** START Data section **

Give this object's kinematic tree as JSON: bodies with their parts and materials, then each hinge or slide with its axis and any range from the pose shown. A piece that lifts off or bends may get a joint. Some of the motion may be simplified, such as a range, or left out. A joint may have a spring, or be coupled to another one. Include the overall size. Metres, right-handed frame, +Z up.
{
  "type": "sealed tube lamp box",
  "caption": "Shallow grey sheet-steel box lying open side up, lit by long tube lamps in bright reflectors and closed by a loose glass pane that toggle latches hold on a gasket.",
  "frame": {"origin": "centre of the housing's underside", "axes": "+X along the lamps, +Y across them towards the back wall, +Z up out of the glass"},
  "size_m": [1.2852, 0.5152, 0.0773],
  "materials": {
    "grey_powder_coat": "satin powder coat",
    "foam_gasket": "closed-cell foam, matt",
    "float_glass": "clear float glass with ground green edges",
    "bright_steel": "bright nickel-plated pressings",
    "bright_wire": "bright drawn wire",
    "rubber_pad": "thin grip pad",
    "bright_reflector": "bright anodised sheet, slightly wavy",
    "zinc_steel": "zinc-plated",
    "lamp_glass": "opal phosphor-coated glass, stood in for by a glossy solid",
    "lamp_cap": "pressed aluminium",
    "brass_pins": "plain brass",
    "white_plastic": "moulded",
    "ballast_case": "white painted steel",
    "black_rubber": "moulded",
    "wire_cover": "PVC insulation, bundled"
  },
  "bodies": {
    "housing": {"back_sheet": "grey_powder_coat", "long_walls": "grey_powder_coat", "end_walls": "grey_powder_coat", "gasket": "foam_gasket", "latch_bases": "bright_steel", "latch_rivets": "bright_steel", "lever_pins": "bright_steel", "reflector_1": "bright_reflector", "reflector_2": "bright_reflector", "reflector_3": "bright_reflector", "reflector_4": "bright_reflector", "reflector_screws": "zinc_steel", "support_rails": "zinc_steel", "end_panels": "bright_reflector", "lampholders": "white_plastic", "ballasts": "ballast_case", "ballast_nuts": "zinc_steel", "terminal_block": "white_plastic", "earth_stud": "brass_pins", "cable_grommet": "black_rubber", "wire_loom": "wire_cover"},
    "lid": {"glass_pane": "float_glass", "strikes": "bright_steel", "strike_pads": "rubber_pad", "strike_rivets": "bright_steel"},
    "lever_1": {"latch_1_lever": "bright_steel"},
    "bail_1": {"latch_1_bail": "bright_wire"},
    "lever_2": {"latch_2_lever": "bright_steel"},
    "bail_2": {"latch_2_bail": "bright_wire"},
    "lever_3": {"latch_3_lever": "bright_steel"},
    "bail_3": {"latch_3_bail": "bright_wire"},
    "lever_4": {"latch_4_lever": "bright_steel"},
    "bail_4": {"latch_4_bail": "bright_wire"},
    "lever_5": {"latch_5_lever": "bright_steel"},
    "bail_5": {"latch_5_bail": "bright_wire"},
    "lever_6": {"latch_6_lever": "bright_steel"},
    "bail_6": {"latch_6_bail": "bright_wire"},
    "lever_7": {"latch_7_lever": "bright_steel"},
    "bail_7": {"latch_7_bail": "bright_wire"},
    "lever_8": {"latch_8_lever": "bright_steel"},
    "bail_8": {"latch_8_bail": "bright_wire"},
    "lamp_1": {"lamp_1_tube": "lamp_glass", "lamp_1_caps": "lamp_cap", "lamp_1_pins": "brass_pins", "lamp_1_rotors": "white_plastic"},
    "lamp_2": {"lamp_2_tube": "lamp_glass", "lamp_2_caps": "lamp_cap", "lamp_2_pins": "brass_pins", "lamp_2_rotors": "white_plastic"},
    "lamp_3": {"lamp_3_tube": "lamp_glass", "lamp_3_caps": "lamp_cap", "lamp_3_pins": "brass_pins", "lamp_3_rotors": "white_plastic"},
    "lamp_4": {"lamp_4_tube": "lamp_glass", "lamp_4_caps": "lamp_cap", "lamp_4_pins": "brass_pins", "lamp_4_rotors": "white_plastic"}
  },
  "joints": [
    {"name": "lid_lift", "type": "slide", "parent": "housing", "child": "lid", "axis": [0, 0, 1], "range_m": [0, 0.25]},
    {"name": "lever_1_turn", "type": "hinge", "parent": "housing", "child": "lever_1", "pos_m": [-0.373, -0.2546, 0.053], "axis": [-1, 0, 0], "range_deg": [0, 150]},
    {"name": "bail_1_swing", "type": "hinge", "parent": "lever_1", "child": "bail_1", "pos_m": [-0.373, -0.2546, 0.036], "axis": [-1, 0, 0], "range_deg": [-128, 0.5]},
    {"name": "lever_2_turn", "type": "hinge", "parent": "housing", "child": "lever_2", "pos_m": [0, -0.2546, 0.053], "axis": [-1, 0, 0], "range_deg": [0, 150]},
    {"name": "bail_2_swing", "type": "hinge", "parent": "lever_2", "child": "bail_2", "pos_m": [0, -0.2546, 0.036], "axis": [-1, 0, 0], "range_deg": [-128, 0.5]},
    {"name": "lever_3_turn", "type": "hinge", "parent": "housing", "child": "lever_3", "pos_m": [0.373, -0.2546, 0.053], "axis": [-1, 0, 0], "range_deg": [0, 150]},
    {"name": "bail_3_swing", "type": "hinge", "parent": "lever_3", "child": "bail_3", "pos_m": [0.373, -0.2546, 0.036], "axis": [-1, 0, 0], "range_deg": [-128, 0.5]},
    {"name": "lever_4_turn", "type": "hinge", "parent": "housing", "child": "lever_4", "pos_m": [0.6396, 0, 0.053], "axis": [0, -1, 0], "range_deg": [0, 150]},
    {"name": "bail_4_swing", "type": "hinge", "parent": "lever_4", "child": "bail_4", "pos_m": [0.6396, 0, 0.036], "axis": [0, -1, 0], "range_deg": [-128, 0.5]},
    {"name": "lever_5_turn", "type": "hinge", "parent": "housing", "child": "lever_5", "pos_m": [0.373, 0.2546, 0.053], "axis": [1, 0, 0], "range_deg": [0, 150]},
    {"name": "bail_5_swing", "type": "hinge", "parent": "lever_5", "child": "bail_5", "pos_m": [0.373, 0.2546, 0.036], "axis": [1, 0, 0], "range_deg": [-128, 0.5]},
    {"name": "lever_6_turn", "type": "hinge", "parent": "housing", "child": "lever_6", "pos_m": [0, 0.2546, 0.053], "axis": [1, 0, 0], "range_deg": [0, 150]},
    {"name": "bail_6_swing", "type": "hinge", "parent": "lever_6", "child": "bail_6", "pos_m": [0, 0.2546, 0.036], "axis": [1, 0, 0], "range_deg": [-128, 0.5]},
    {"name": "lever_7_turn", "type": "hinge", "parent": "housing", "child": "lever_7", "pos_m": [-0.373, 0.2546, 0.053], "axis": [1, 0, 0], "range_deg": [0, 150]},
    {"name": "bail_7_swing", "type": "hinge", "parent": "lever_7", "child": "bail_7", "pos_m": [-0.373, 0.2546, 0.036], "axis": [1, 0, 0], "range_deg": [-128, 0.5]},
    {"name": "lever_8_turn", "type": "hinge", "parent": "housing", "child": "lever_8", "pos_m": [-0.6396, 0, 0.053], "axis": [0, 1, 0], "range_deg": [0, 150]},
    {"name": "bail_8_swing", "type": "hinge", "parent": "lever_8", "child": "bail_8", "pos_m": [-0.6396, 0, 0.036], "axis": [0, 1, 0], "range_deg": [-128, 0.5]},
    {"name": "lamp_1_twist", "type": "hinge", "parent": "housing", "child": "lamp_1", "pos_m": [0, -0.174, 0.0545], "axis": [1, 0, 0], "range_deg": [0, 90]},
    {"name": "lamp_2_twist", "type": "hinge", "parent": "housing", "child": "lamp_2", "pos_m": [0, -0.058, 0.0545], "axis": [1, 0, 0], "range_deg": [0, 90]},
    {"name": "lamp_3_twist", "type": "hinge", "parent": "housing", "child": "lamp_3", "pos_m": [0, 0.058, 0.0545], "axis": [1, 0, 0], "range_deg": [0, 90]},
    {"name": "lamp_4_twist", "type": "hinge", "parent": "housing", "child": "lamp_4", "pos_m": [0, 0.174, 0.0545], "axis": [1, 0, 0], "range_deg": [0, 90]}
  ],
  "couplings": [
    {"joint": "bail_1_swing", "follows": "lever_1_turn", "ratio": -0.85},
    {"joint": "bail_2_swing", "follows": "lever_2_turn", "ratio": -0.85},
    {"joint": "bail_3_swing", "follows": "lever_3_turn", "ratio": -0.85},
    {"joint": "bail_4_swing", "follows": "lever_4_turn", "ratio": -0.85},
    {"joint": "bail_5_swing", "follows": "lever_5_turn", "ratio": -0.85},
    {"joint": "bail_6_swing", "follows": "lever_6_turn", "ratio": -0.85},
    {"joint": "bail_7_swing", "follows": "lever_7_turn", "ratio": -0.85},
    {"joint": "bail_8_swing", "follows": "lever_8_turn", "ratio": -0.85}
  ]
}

** END Data section **

*Directions*: Make a list of all lines in the data that contain "with".

*Solution to this task*:
Give this object's kinematic tree as JSON: bodies with their parts and materials, then each hinge or slide with its axis and any range from the pose shown. A piece that lifts off or bends may get a joint. Some of the motion may be simplified, such as a range, or left out. A joint may have a spring, or be coupled to another one. Include the overall size. Metres, right-handed frame, +Z up.
    "float_glass": "clear float glass with ground green edges",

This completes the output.